Data block:
==============================
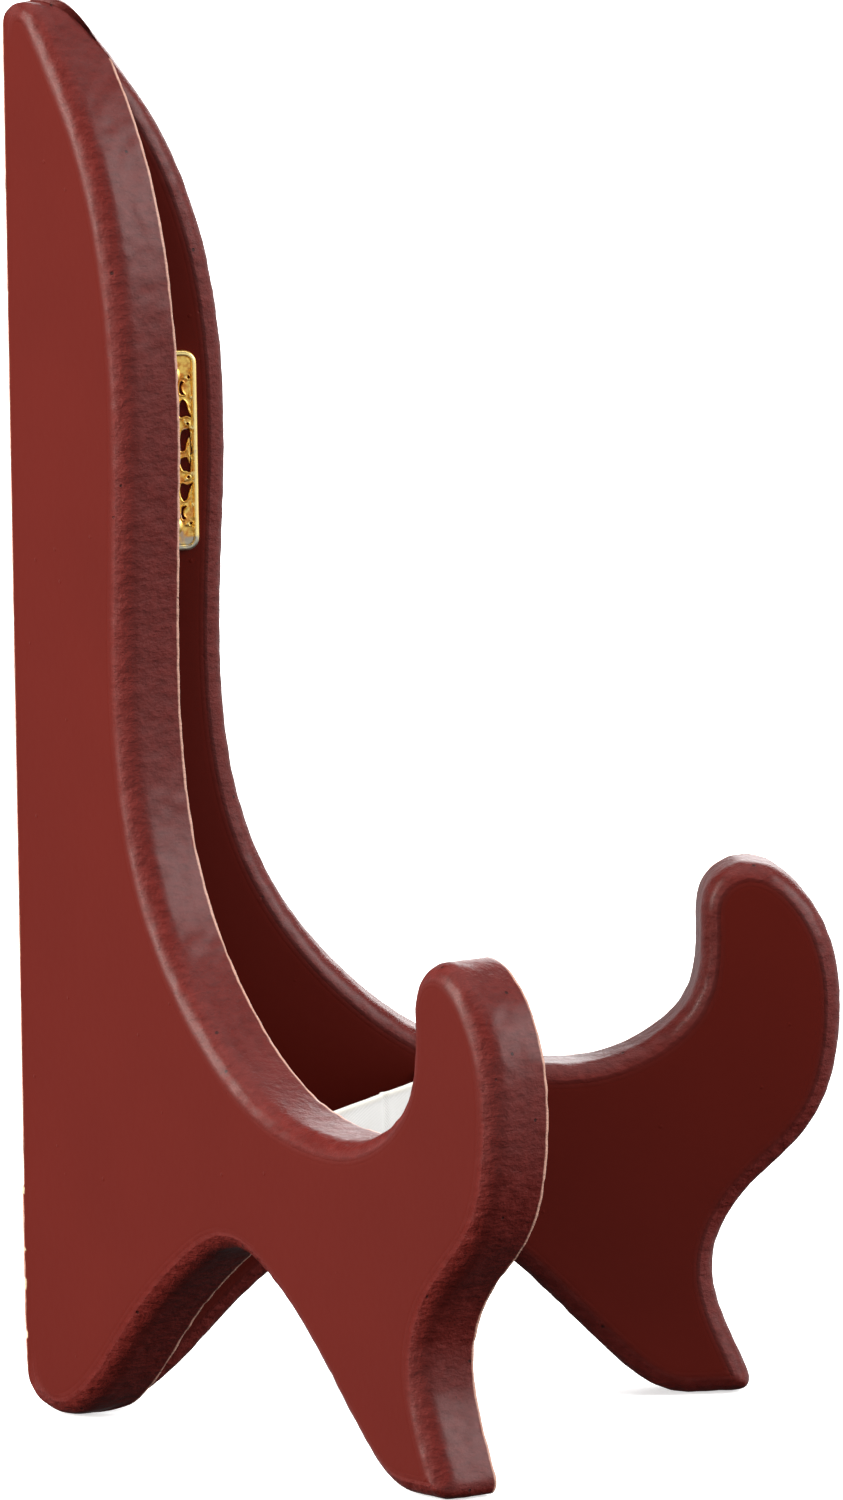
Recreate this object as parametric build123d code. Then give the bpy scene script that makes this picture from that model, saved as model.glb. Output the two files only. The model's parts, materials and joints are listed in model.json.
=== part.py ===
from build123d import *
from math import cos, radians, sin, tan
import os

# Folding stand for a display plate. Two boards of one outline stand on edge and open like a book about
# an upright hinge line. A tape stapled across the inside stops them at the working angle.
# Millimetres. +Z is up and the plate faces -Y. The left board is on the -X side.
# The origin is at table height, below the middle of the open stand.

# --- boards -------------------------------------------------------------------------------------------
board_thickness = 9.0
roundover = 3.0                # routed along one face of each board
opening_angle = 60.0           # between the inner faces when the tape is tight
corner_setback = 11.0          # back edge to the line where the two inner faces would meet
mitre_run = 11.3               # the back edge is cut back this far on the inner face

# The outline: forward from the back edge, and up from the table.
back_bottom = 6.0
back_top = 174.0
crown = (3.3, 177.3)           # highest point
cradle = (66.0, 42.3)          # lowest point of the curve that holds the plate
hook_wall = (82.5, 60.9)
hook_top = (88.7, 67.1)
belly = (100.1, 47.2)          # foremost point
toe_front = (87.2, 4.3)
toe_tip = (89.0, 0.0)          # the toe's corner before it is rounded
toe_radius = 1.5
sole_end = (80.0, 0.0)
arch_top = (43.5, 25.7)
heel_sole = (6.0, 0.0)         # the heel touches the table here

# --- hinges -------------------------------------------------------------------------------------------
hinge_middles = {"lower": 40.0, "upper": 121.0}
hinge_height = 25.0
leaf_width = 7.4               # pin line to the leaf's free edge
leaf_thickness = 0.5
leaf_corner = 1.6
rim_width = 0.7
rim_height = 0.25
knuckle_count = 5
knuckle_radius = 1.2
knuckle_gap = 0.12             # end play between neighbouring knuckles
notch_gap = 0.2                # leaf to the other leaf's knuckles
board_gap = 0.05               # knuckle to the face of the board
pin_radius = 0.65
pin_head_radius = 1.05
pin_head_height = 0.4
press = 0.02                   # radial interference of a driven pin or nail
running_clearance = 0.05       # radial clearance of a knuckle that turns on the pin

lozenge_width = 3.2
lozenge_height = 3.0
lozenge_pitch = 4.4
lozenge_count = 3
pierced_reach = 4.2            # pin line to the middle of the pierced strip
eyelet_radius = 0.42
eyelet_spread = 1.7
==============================
What is expected: Looking at the material above, please copy exactly every line from its first line through the line containing "# The origin", with both ends included and nothing else.

Finished answer:
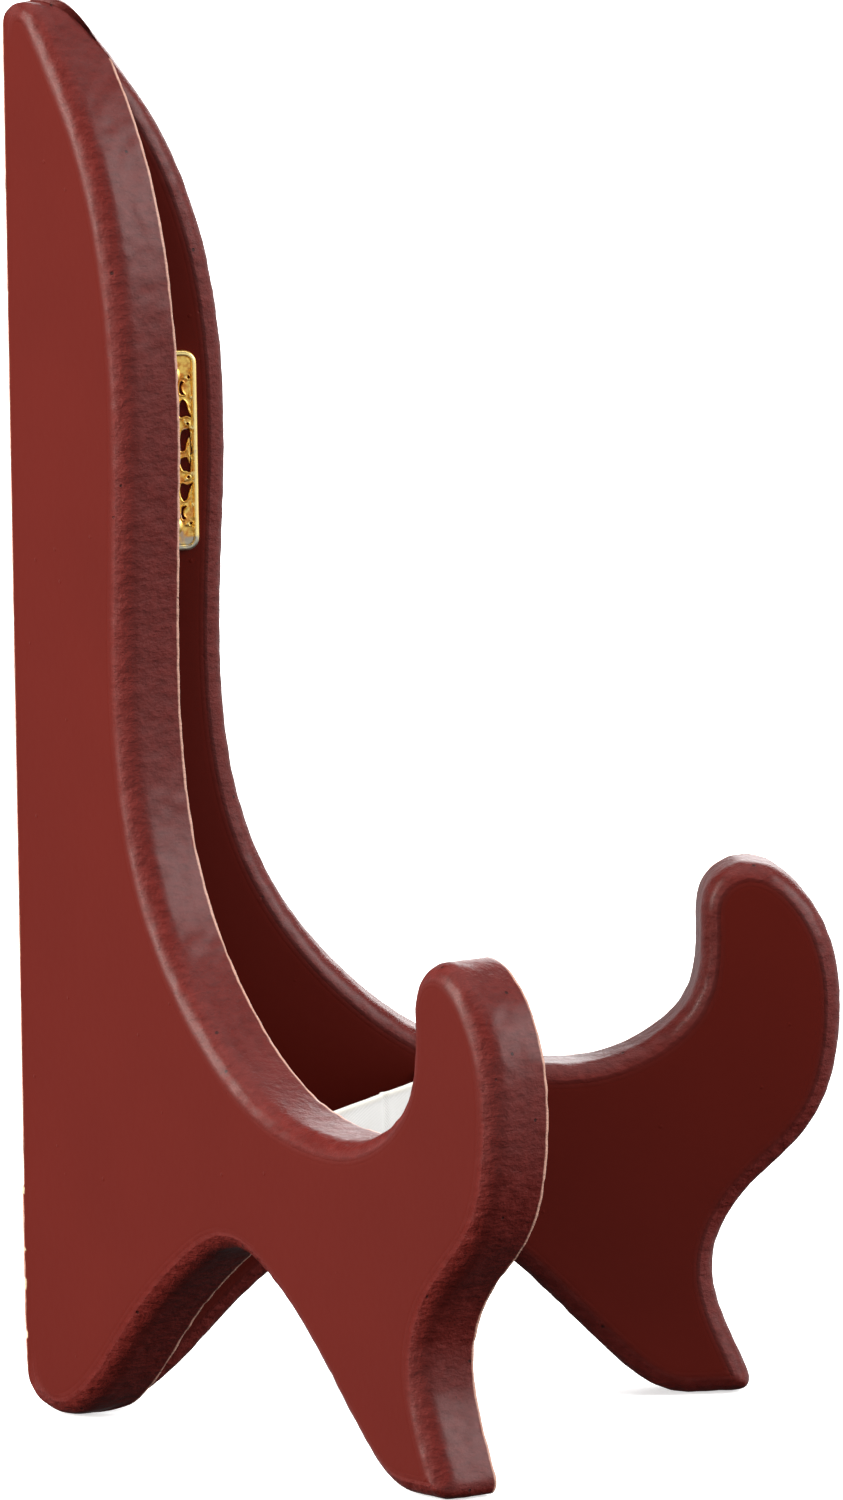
Recreate this object as parametric build123d code. Then give the bpy scene script that makes this picture from that model, saved as model.glb. Output the two files only. The model's parts, materials and joints are listed in model.json.
=== part.py ===
from build123d import *
from math import cos, radians, sin, tan
import os

# Folding stand for a display plate. Two boards of one outline stand on edge and open like a book about
# an upright hinge line. A tape stapled across the inside stops them at the working angle.
# Millimetres. +Z is up and the plate faces -Y. The left board is on the -X side.
# The origin is at table height, below the middle of the open stand.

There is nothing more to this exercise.